Table 3. Data partition on Extended Yale-B database for various experiments

Figure 6 shows the performance for varying Subsets. We compare the proposed method with PCA, FLD, LPP, SRC and ESERPCA [11], in light of its capability of handling illumination changes. The three classical methods are sensitive to the illumination varying. Note that SRC, ESERPCA and the proposed method show excellent performance for moderate light variations, yielding 100%. In particular, WMFP obtains the best recognition rate of 62.36% on Subset 5. By contrast, recognition accuracy of the other approaches drops heavily in this Subset.
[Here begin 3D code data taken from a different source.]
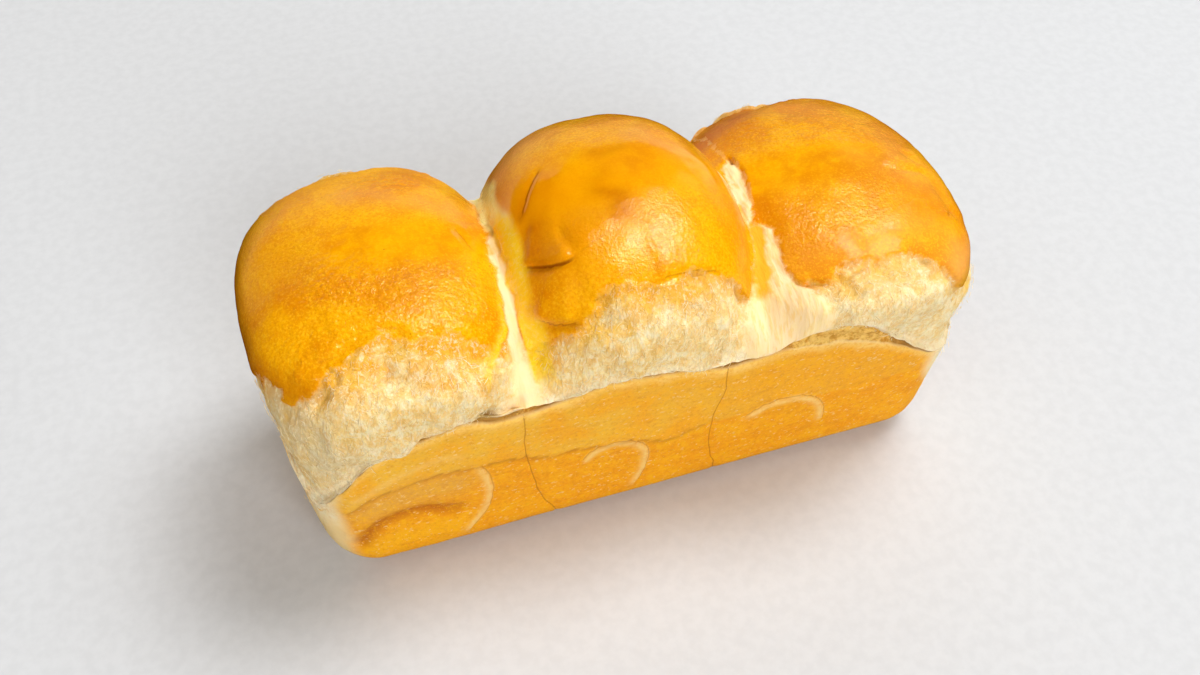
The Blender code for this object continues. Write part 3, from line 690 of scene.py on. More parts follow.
def spread_columns(u):
    """Moves the columns closer together at the valleys and seams, where the skin is steep."""
    samples = np.linspace(-1.0, 1.0, 801)
    density = np.ones(len(samples))
    for x in CROWDED_COLUMNS:
        density += COLUMN_CROWDING * np.exp(-((samples * BASE_LENGTH / 2 - x) / CROWDED_WIDTH) ** 2)
    travelled = np.concatenate([[0.0], np.cumsum((density[1:] + density[:-1]) / 2)])
    return np.interp((u + 1.0) / 2, travelled / travelled[-1], samples)


def wall_points(u, v, level):
    """The base, the roll round its edge and the leaning walls."""
    turn = np.clip(level / LEVELS_ROLL, 0.0, 1.0) * np.pi / 2
    _, outward = round_rectangle(u, v, BASE_LENGTH / 2, BASE_WIDTH / 2, CORNER_RADIUS)
    roll = END_BOTTOM_RADIUS * outward[:, 0] ** 2 + SIDE_BOTTOM_RADIUS * outward[:, 1] ** 2
    rim_length, rim_width = wall_half_sizes(TEAR_HEIGHT)
    rim, _ = round_rectangle(u, v, rim_length, rim_width, CORNER_RADIUS)
    tear = tear_height(rim)
    up_wall = np.clip((level - LEVELS_ROLL) / LEVELS_WALL, 0.0, 1.0)
    height = roll * (1.0 - np.cos(turn)) + (tear - roll) * up_wall
    half_length, half_width = wall_half_sizes(height)
    tuck = 1.0 - np.sin(turn)
    half_length = half_length - END_BOTTOM_RADIUS * tuck
    half_width = half_width - SIDE_BOTTOM_RADIUS * tuck
    radius = CORNER_RADIUS - CORNER_TIGHTENING * tuck
    plan, outward = round_rectangle(u, v, half_length, half_width, radius)
    return np.column_stack([plan, height]), outward


def wall_top(u, v):
    """The top of the browned wall, and the way out from it."""
    return wall_points(u, v, np.full(len(u), float(LIP_STARTS)))


def core_points(u, v):
    """Points on the flat strip inside the loaf from which the skin is looked for."""
    rim_length, _ = wall_half_sizes(TEAR_HEIGHT)
    x = np.clip(u * rim_length, CORE_END_GAP - rim_length, rim_length - CORE_END_GAP)
    return np.column_stack([x, v * CORE_HALF_WIDTH, np.full(len(u), CORE_HEIGHT)])


def lip_edge(u, v):
    """The outermost points of the torn lip, its underside's radius and height, and the way out."""
    top, outward = wall_top(u, v)
    flat_out = level_points(outward)
    underside = top[:, 2] + lip_gap(top[:, :2])
    start = top - flat_out * CORNER_RADIUS
    start[:, 2] = underside + LIP_RADIUS
    found = find_skin(start, flat_out)
    overhang = np.maximum(((found - top) * flat_out).sum(axis=1), LIP_LEAST)
    radius = np.minimum(overhang, LIP_RADIUS)
    edge = top + flat_out * overhang[:, None]
    edge[:, 2] = underside + radius
    return edge, radius, underside, flat_out


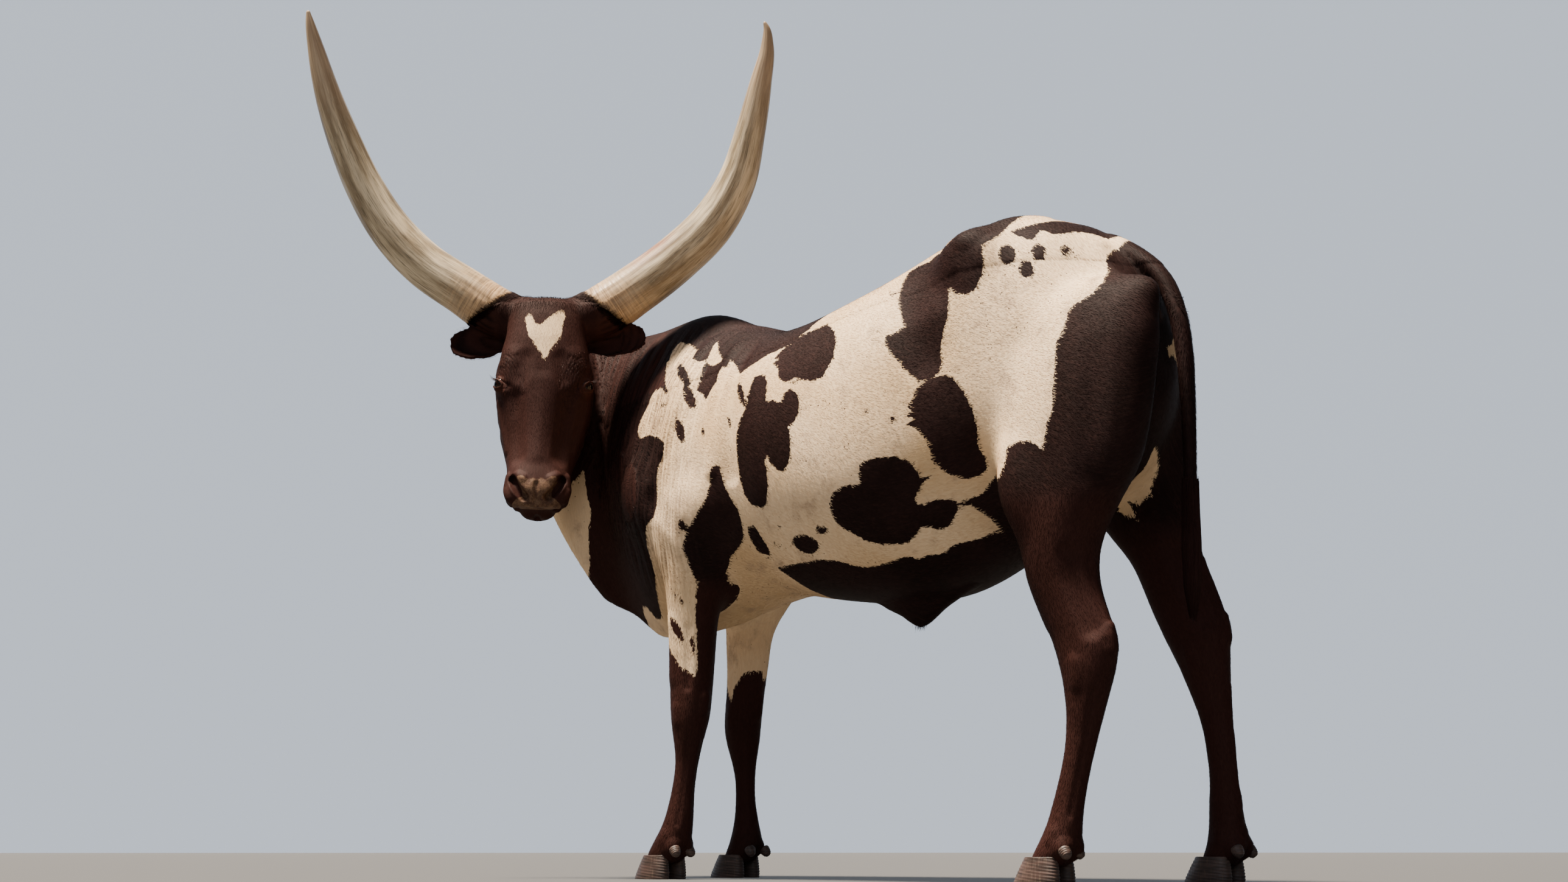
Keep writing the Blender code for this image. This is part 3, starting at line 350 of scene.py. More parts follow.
# Small dark spots on the same chart: place, half length, half width and its turn.
DARK_SPOTS = {
    "rib_narrow": (-150, 334, 46, 9, 56),
    "rib_sliver": (-185, 394, 17, 5, 69),
    "back_drip": (39, 348, 11, 6, 65),
    "low_oval": (29, 694, 38, 22, 177),
    "low_spot": (94, 664, 17, 10, 3),
    "low_fleck_a": (-62, 699, 13, 7, 9),
    "low_fleck_b": (-37, 656, 10, 5, 168),
    "hook_fleck": (264, 193, 12, 6, 59),
    "rump_a": (570, 219, 21, 17, 63),
    "rump_b": (614, 248, 21, 16, 75),
    "rump_c": (631, 203, 20, 14, 81),
    "rump_d": (674, 169, 19, 10, 97),
    "rump_e": (690, 165, 9, 4, 91),
    "speck_a": (221, 338, 7, 4, 52),
    "speck_b": (262, 448, 9, 5, 36),
    "speck_c": (317, 489, 13, 6, 42),
    "speck_d": (268, 278, 7, 4, 43),
    "wither_a": (-417, 195, 75, 11, 47),
    "wither_b": (-497, 188, 66, 6, 45),
    "wither_c": (-358, 283, 51, 13, 54),
    "wither_e": (-372, 372, 49, 13, 64),
    "wither_f": (-462, 259, 16, 5, 46),
    "wither_g": (-275, 405, 13, 7, 67),
    "wither_h": (-349, 632, 15, 13, 58),
    "wither_i": (-288, 475, 8, 3, 12),
}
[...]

It is not only more visualized to display the performance between different Subsets and methods, but also demonstrate the robustness of the proposed algorithm to the varying illumination.

Fig. 6.
figure 6

The comparison on the Extended Yale-B database is revealed in this figure.

5 Conclusion

This paper proposes a new method called WMFP which improve the phase information accuracy of 2D-FrFT significantly. The GPS bands are extracted from different orders of 2D-FrFT, which contains both the smooth information of small orders and the edge information of large orders. Following our method, the accuracy of the phase information achieves a preferred result. It also demonstrates the efficacy to the illumination varying which makes full use of the phase information of different transform orders. For future work, we are interested in designing effective classifiers to improve the recognition performance. Moreover, how to combine 2D-FrFT magnitude and phase of face images to further improve the face recognition accuracy appears to be another interesting direction of future work.